Ten was a lot for just checking it out, but Claire put her name on the papers, along with her address, phone number, medical history, and all the other stuff that was asked about exercise and mobility. Some of it seemed pretty intrusive. She handed it back, along with her faded ten-dollar bill, and got a sticky name tag to slap on her T-shirt. Then the bouncer—she couldn’t think of him as a receptionist—hit a hidden button, and a sharp, electronic buzz sounded.
“Push the wall, right there,” he said, pointing. She pushed, and it opened, cutting off the buzz. It swung shut behind her as she stepped through, and if it locked, she couldn’t hear it over the noise.
Amazing that she’d missed it on the other side of the barrier, because this gym was working. The clang of free weights hitting supports. Solid, heavy clunks from the weight machines as men and women sweat, grunted, and worked at the stations. Whirring wheels on exercise bikes. And in the center of the room, a large open space with mats in the middle, and about thirty people dressed in white martial arts clothes, kneeling with their hands on their thighs, all facing in toward the middle.
Claire looked quickly around, and although she recognized some of those doing the straight exercise stuff, she didn’t see Shane or Eve among them. She edged around toward a stair-climber not in use and stepped on so she could get a better vantage point of the class in progress. Whoever had used it before her had set it to murderous levels; she had to back off on the resistance almost immediately, and so she almost missed Shane, who was sitting facing the mat at an angle.
She spotted him only because he got up and walked to the center of the mats. He wore his uniform well, she realized, like he’d done this before. Maybe he had. He had that look, the one she recognized from watching him fight, though those had been more down-and-dirty street things than martial arts bouts. He wasn’t looking at anything but the man facing him.
Shane was a pretty big guy for his age—broad shouldered, kind of tall.

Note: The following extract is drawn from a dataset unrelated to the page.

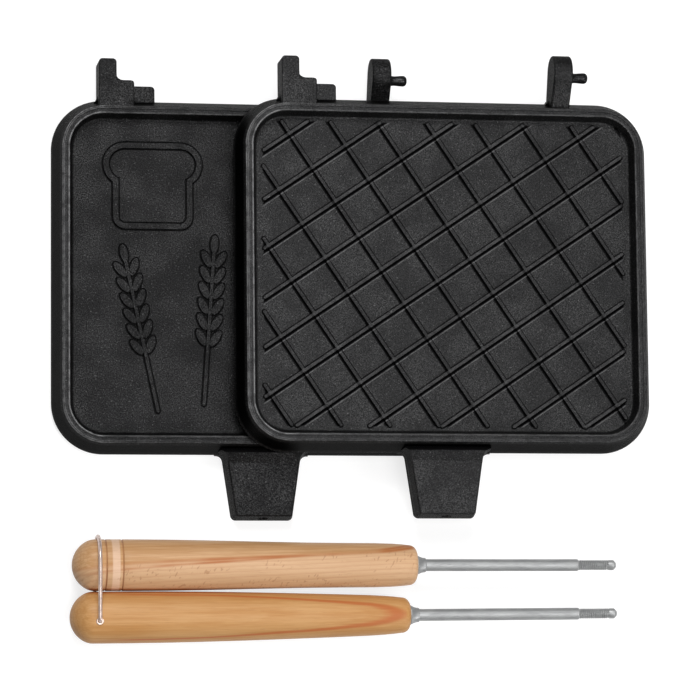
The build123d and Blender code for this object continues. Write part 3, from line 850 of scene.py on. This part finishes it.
def makeFloor():
    shape = bmesh.new()
    bmesh.ops.create_grid(shape, x_segments=1, y_segments=1, size=studio["floorSize"] / 2,
                          matrix=Matrix.Translation((0, 0, cadBox[0][2] - studio["floorDrop"])))
    floor = finishMesh(shape, "studioFloor")
    material = bpy.data.materials.new("studioPaper")
    material.use_nodes = True
    tree = material.node_tree
    tree.nodes.remove(tree.nodes["Principled BSDF"])
    path = addNode(tree, "LightPath")
    seen = path
    for kind in ("Is Glossy Ray", "Is Transmission Ray"):
        seen = seen.maths("MAXIMUM", Strand(tree, path.socket.node.outputs[kind]))
    paper = addNode(tree, "BsdfDiffuse", {}, {"Color": studio["floorColour"]})
    glow = addNode(tree, "Emission", {}, {"Color": (1, 1, 1, 1), "Strength": seen * studio["whiteGlow"]})
    both = addNode(tree, "AddShader", {}, {0: paper, 1: glow})
    plug(tree, tree.nodes["Material Output"].inputs["Surface"], both)
    floor.data.materials.append(material)


def makeLamp(name, place, size, power):
    lamp = bpy.data.lights.new(name, "AREA")
    lamp.shape = "DISK"
    lamp.size = size
    lamp.energy = power
    holder = bpy.data.objects.new(name, lamp)
    bpy.context.scene.collection.objects.link(holder)
    holder.location = place
    holder.rotation_mode = "QUATERNION"
    holder.rotation_quaternion = (-Vector(place)).to_track_quat("-Z", "Y")


makeFloor()
for lampName, (place, size, power) in studio["lamps"].items():
    makeLamp(lampName, place, size, power)
world = bpy.data.worlds.new("studioWorld")
world.use_nodes = True
world.node_tree.nodes["Background"].inputs["Color"].default_value = studio["world"]
bpy.context.scene.world = world
bpy.context.scene.view_settings.view_transform = "Standard"

# The photograph's view: aimed at a point beside the back plate's middle, tilted a little off straight down
cameraView = {"distance": 1.4964, "tilts": (-6.9, 9.7, -0.58), "width": 0.4195 * 700 * mm, "sensor": 36,
              "aim": (38.1 * mm, -29.1 * mm), "clip": (0.05, 50)}


def makeCamera():
    low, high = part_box("back_plate")
    middle = plateMiddle(low, high)
    target = Vector((middle[0] + cameraView["aim"][0], middle[1] + cameraView["aim"][1], 0))
    turned = Euler([-math.radians(tilt) for tilt in cameraView["tilts"]], "ZYX").to_matrix()
    lens = bpy.data.cameras.new("photoCamera")
    lens.sensor_width = cameraView["sensor"]
    lens.lens = cameraView["sensor"] * cameraView["distance"] / cameraView["width"]
    lens.clip_start, lens.clip_end = cameraView["clip"]
    camera = bpy.data.objects.new("photoCamera", lens)
    bpy.context.scene.collection.objects.link(camera)
    camera.rotation_mode = "QUATERNION"
    camera.rotation_quaternion = turned.to_quaternion()
    camera.location = target + turned @ Vector((0, 0, cameraView["distance"]))
    bpy.context.scene.camera = camera


makeCamera()
print("camera set")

And he had at least a foot on the man facing him, who looked frozen at the age of about thirty. The vampire instructor, Claire thought. He had long hair he’d tied back in a ponytail.
They bowed to each other formally and settled back into some kind of stance, almost mirroring each other.
Shane kicked, high and fast. The vampire ducked and let Shane’s momentum spin him out of position, and with one economically placed, almost gentle push, sent him tumbling to the mats. Shane rolled and came up with his hands out, ready to defend, but the vampire was just standing there, watching him.
“Nice attack,” he said. “But I can move out of the way of a kick. You’d do much better to move in close, reduce my reaction time. It’s the only real chance you have, you see. You need to remember how much faster we can move, and how much more observant we are of things like shifts of weight and eye movements.”
Shane nodded, shaggy hair rippling around his hard, intent face, and took two quick, light steps in to close the distance. He struck as he did it, and even though he didn’t land the punch, he came closer. The vampire’s open hand stopped it less than an inch from his face.
He hadn’t flinched.
“You’re quick,” he said. “Very quick, and unless I miss my guess, very well accustomed to fighting all sorts of enemies. You’re young to be so angry, by the way. That can be either an advantage or a disadvantage, depending on who you’re fighting. And why.”